Agreements are slower to be reached because each group must now verify the work of the others. Multiple reviews must now be held as each group vets the others work. The situation gives rise to new centralized functions whose only responsibility is to gather information and provide reports on the work and progress of the component groups. More and more time ends up being spent reporting and defending the work that has been done, and less and less time gets spent doing new work.

As difficult as it may be to do in this situation, members of matrixed organizations need to believe in the competency and appropriate business behaviors of their co-workers, just as they should demand that their co-workers should believe and trust in their competencies and behaviors.
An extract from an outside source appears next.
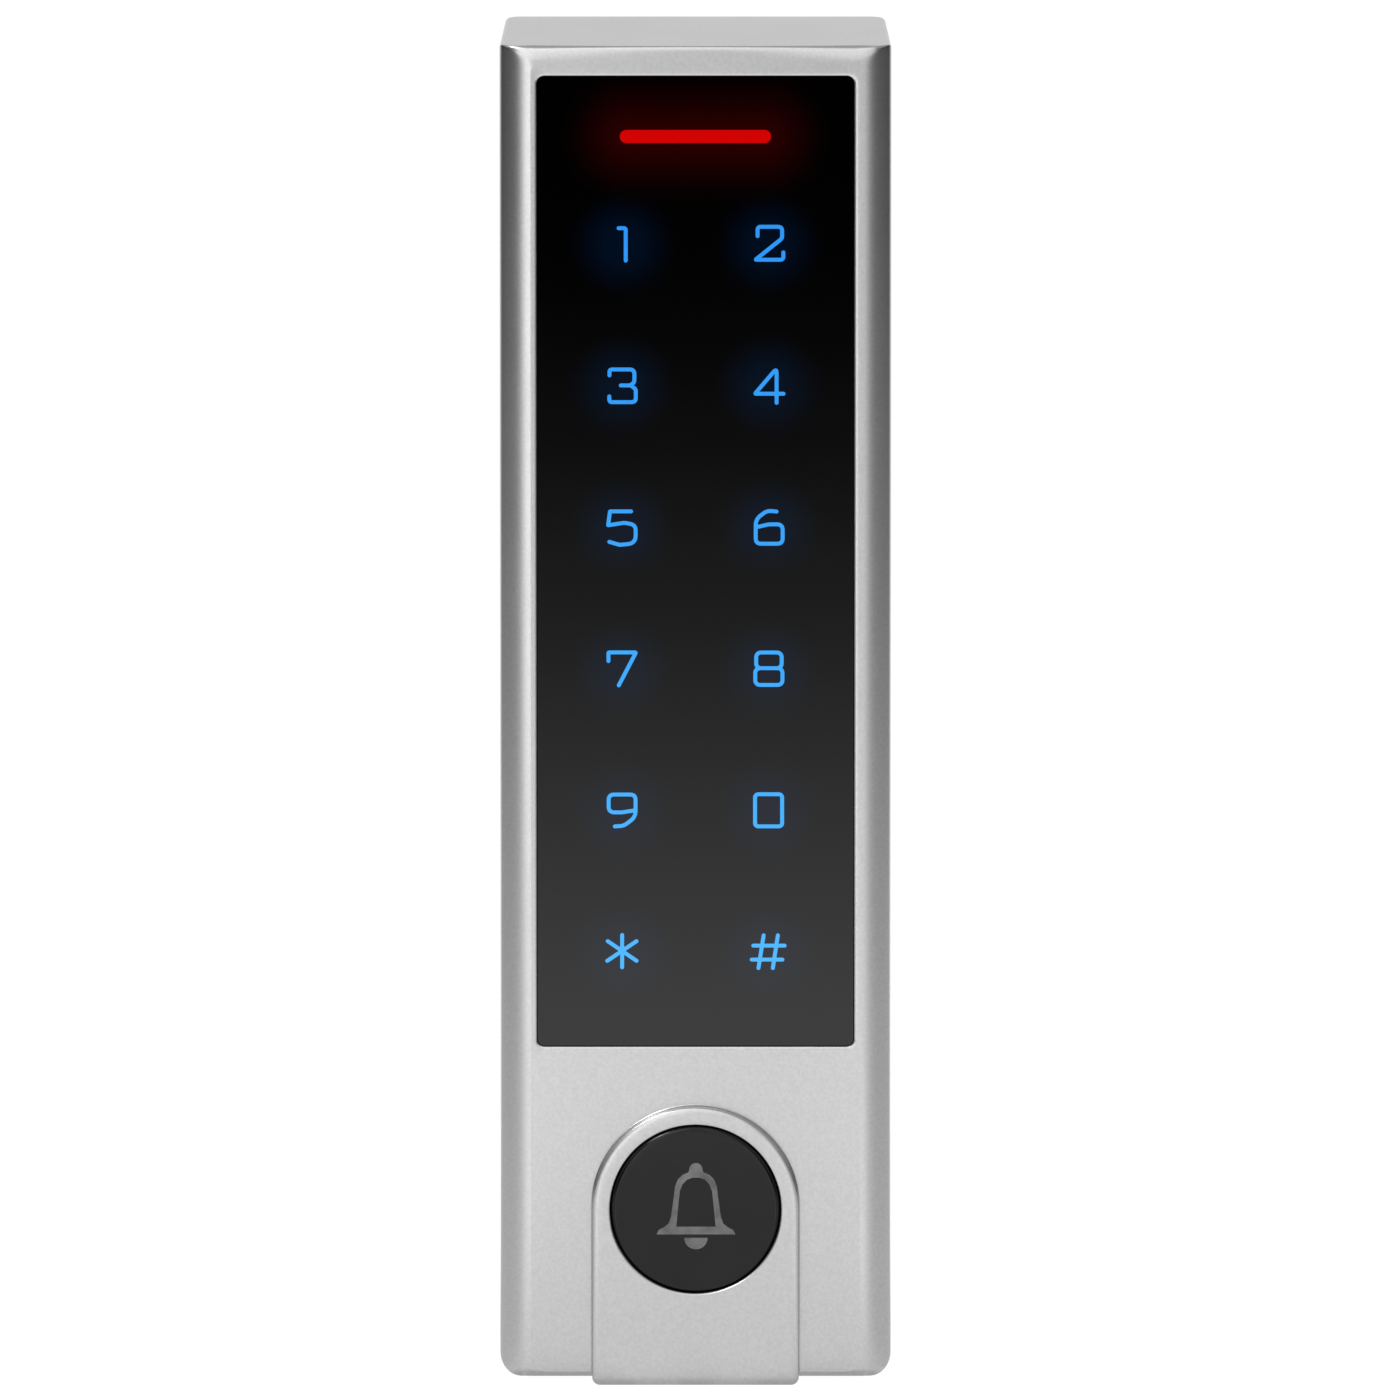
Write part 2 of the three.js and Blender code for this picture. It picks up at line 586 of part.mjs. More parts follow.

This will mean that everyone must fight the urge to continually revisit and review the contributions of the component groups. It also means that when multiple requests come in for multiple reviews, they will need to be refused.

I am not saying that all input should be accepted at face value. Henry Kissinger coined the great phrase “Trust but Ratify”, and that should be the case here. However, once a review has been held, it will be time to move on. Progress is not made in or during reviews. Progress is made outside of reviews.

In order to make progress, get the business moving faster, and achieve the desired goals, all members of the matrixed organization need to spend a little more time trusting each other to do their job and a lot less time questioning, reviewing, and verifying that each other are in fact doing their job.